The problem:
In the material below, list every line carrying the string "with".

Dataset section:
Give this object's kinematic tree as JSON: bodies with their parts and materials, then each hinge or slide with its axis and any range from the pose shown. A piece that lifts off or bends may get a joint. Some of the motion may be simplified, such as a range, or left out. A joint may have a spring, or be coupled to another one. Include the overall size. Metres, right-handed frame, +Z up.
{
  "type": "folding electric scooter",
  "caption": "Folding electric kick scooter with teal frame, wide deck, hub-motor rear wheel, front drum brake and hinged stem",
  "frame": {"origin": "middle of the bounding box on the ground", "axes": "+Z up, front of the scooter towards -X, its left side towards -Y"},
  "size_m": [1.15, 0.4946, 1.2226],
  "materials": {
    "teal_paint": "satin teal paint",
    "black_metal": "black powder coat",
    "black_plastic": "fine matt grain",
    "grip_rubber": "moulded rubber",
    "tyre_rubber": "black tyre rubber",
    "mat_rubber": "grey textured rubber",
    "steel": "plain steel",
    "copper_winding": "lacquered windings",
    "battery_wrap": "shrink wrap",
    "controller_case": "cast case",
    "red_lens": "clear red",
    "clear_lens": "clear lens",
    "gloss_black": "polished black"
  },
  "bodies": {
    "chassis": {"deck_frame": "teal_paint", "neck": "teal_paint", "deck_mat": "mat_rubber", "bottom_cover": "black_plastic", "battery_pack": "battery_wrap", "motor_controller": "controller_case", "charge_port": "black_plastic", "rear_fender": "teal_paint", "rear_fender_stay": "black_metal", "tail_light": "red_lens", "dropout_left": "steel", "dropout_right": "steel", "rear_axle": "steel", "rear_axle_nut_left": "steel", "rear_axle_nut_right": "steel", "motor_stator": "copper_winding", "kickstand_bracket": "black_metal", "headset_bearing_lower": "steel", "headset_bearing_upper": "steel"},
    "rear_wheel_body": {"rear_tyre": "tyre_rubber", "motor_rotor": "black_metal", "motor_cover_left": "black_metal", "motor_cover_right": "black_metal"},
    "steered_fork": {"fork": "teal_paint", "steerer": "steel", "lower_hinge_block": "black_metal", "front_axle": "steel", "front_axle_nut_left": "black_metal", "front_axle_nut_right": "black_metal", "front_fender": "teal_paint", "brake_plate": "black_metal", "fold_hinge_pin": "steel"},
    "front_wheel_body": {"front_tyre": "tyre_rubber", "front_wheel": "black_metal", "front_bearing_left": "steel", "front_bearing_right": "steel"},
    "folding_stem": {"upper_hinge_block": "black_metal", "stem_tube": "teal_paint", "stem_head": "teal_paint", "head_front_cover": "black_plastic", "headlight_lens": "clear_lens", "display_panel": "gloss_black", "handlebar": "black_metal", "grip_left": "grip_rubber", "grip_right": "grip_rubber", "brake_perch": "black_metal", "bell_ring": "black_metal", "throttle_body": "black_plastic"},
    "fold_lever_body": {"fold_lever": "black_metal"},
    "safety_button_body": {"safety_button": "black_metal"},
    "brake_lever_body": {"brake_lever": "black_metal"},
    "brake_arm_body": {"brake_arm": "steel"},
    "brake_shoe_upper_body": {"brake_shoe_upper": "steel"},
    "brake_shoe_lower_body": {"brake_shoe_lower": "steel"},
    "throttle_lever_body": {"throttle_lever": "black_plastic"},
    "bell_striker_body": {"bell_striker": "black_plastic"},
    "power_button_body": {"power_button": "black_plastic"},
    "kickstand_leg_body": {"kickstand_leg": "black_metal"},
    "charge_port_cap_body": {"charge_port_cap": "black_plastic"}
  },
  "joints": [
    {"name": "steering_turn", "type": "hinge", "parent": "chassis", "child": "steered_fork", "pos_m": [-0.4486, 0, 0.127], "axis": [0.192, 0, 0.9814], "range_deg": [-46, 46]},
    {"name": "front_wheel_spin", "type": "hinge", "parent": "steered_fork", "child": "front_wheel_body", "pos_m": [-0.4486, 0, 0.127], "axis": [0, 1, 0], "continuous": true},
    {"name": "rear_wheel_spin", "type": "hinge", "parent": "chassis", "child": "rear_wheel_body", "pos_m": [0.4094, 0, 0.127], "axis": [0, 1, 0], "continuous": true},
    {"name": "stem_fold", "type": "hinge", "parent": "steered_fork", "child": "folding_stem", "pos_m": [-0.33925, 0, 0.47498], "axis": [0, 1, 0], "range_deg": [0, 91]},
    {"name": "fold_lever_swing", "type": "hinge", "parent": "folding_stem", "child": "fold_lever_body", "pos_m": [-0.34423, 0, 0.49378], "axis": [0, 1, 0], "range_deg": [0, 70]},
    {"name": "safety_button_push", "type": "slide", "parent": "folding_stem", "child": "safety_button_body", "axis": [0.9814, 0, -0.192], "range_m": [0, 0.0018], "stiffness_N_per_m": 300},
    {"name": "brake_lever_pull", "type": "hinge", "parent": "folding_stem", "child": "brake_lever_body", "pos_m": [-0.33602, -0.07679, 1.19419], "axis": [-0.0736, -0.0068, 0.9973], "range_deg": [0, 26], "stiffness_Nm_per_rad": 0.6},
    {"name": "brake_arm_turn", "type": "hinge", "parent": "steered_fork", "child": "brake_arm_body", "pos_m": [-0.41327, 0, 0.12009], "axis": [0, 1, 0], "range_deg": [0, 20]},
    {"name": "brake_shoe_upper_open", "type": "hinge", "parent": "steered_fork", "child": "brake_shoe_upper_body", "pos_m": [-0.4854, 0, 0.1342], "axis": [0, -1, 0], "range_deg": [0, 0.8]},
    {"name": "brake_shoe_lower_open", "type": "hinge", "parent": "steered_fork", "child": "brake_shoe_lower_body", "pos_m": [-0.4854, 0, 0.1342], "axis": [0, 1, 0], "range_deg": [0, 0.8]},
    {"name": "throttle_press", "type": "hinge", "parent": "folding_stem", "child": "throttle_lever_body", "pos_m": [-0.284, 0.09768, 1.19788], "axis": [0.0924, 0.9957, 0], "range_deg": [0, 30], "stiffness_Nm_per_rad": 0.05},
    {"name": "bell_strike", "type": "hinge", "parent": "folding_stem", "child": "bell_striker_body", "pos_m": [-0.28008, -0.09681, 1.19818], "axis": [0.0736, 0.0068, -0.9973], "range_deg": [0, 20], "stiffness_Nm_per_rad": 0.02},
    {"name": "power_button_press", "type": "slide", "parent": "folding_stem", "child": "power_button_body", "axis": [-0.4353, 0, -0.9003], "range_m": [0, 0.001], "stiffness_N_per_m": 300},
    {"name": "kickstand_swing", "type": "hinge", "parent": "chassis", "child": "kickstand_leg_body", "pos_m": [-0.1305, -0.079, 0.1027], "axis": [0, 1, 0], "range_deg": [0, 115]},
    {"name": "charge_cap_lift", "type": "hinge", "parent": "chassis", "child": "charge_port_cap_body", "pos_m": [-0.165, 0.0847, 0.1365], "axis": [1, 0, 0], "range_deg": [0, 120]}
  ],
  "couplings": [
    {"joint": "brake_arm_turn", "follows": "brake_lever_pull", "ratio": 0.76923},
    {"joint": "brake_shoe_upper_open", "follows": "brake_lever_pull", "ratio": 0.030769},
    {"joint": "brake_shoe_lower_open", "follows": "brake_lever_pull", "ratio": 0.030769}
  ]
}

Exercise response:
Give this object's kinematic tree as JSON: bodies with their parts and materials, then each hinge or slide with its axis and any range from the pose shown. A piece that lifts off or bends may get a joint. Some of the motion may be simplified, such as a range, or left out. A joint may have a spring, or be coupled to another one. Include the overall size. Metres, right-handed frame, +Z up.
  "caption": "Folding electric kick scooter with teal frame, wide deck, hub-motor rear wheel, front drum brake and hinged stem",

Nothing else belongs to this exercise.